Description of the task: How does the data below read from its first line through the line containing "TUFT_R = ferrule_out(FERRULE_LEN)"? Print those lines exactly.

Source data:
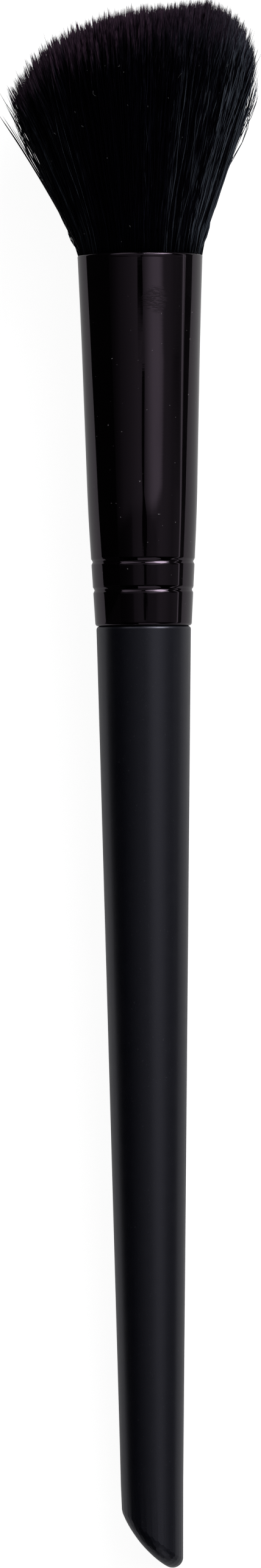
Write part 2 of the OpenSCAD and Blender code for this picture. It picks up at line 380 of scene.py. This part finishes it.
def ferrule_out(h):
    """Outside radius of the pressed tube at a height above its foot."""
    low = (SWAGE_R - FOOT_R) / SWAGE_LEN
    high = (MOUTH_R - SWAGE_R) / (FERRULE_LEN - SWAGE_LEN)
    past = h - SWAGE_LEN
    if past < -SWAGE_BLEND / 2:
        r = SWAGE_R + low * past
    elif past > SWAGE_BLEND / 2:
        r = SWAGE_R + high * past
    else:
        bend = (low - high) * (past ** 2 + SWAGE_BLEND ** 2 / 4) / (2 * SWAGE_BLEND)
        r = SWAGE_R + (low + high) / 2 * past - bend
    r += BELL_OUT * (max(0, h - (FERRULE_LEN - BELL_LEN)) / BELL_LEN) ** 1.5
    for centre in GROOVES:
        off = abs(h - centre) / GROOVE_WIDE
        if off < 0.5:
            r -= GROOVE_DEEP * (1 + math.cos(2 * math.pi * off)) / 2
    return r


def make_ferrule(material):
    """The tube from its curled-in foot up the outside, over the rim and down the inside."""
    steps, ring_step, columns = 8, 0.12, 160
    quarter = [math.pi / 2 * i / steps for i in range(steps + 1)]
    foot = [(ferrule_out(FOOT_CURL) - FOOT_CURL * (1 - math.sin(a)), FOOT_CURL * (1 - math.cos(a)))
            for a in quarter]
    middle = ferrule_out(FERRULE_LEN) - RIM_OUTER_ROUND
    rim = [(middle + RIM_OUTER_ROUND * math.cos(a),
            FERRULE_LEN - RIM_OUTER_ROUND * (1 - math.sin(a))) for a in quarter]
    rim += [(middle - RIM_INNER_ROUND * math.sin(a),
             FERRULE_LEN - RIM_INNER_ROUND * (1 - math.cos(a))) for a in quarter[1:]]
    heights = np.arange(2 * FOOT_CURL, FERRULE_LEN - WALL, ring_step)
    outer = [(ferrule_out(h), h) for h in heights]
    inner = [(ferrule_out(h) - WALL, h) for h in heights[::-4]]
    profile = [(r, h + HANDLE_LEN) for r, h in foot + outer + rim + inner]
    mesh = smooth_mesh("ferrule_tube", *lathe(profile, columns))
    add_piece("ferrule_tube", mesh, material, "ferrule")


# Tuft

RNG = np.random.default_rng(5)
TUFT_R = ferrule_out(FERRULE_LEN) - WALL - HAIR_CLEARANCE


def tips(p, q):
    """Where the hairs that leave the mouth at (p, q) of a unit disc end."""
    x = p * (HEAD_LEFT + HEAD_RIGHT) / 2 + p * p * (HEAD_RIGHT - HEAD_LEFT) / 2
    return np.stack([x, q * HALF_THICK, tip_height(p, q)], -1)


def roots(p, q):
    return np.stack([p * TUFT_R, q * TUFT_R, np.full_like(p, MOUTH)], -1)


def hair_length(p, q):
    return np.linalg.norm(tips(p, q) - roots(p, q), axis=-1)


def hair_points(p, q, before):
    """Points of hairs (n) at rows of distances before their tips (n, k)."""
    root, end = roots(p, q)[:, None, :], tips(p, q)[:, None, :]
    t = (1 - before / hair_length(p, q)[:, None])[..., None]
    # Below the mouth a hair goes straight down
    flat = mix(root[..., :2], end[..., :2], np.maximum(t, 0))
    return np.concatenate([flat, mix(root[..., 2:], end[..., 2:], t)], -1)


def unit(vectors):
    return vectors / (np.linalg.norm(vectors, axis=-1, keepdims=True) + 1e-12)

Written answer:
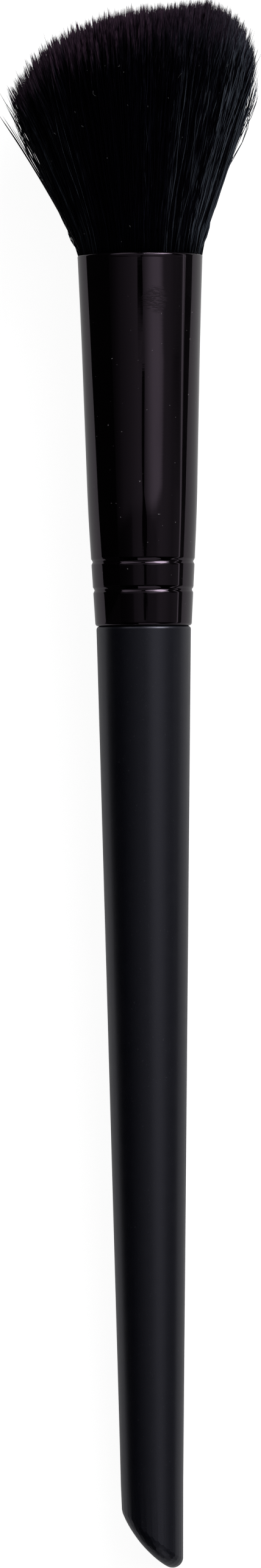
Write part 2 of the OpenSCAD and Blender code for this picture. It picks up at line 380 of scene.py. This part finishes it.
def ferrule_out(h):
    """Outside radius of the pressed tube at a height above its foot."""
    low = (SWAGE_R - FOOT_R) / SWAGE_LEN
    high = (MOUTH_R - SWAGE_R) / (FERRULE_LEN - SWAGE_LEN)
    past = h - SWAGE_LEN
    if past < -SWAGE_BLEND / 2:
        r = SWAGE_R + low * past
    elif past > SWAGE_BLEND / 2:
        r = SWAGE_R + high * past
    else:
        bend = (low - high) * (past ** 2 + SWAGE_BLEND ** 2 / 4) / (2 * SWAGE_BLEND)
        r = SWAGE_R + (low + high) / 2 * past - bend
    r += BELL_OUT * (max(0, h - (FERRULE_LEN - BELL_LEN)) / BELL_LEN) ** 1.5
    for centre in GROOVES:
        off = abs(h - centre) / GROOVE_WIDE
        if off < 0.5:
            r -= GROOVE_DEEP * (1 + math.cos(2 * math.pi * off)) / 2
    return r


def make_ferrule(material):
    """The tube from its curled-in foot up the outside, over the rim and down the inside."""
    steps, ring_step, columns = 8, 0.12, 160
    quarter = [math.pi / 2 * i / steps for i in range(steps + 1)]
    foot = [(ferrule_out(FOOT_CURL) - FOOT_CURL * (1 - math.sin(a)), FOOT_CURL * (1 - math.cos(a)))
            for a in quarter]
    middle = ferrule_out(FERRULE_LEN) - RIM_OUTER_ROUND
    rim = [(middle + RIM_OUTER_ROUND * math.cos(a),
            FERRULE_LEN - RIM_OUTER_ROUND * (1 - math.sin(a))) for a in quarter]
    rim += [(middle - RIM_INNER_ROUND * math.sin(a),
             FERRULE_LEN - RIM_INNER_ROUND * (1 - math.cos(a))) for a in quarter[1:]]
    heights = np.arange(2 * FOOT_CURL, FERRULE_LEN - WALL, ring_step)
    outer = [(ferrule_out(h), h) for h in heights]
    inner = [(ferrule_out(h) - WALL, h) for h in heights[::-4]]
    profile = [(r, h + HANDLE_LEN) for r, h in foot + outer + rim + inner]
    mesh = smooth_mesh("ferrule_tube", *lathe(profile, columns))
    add_piece("ferrule_tube", mesh, material, "ferrule")


# Tuft

RNG = np.random.default_rng(5)
TUFT_R = ferrule_out(FERRULE_LEN) - WALL - HAIR_CLEARANCE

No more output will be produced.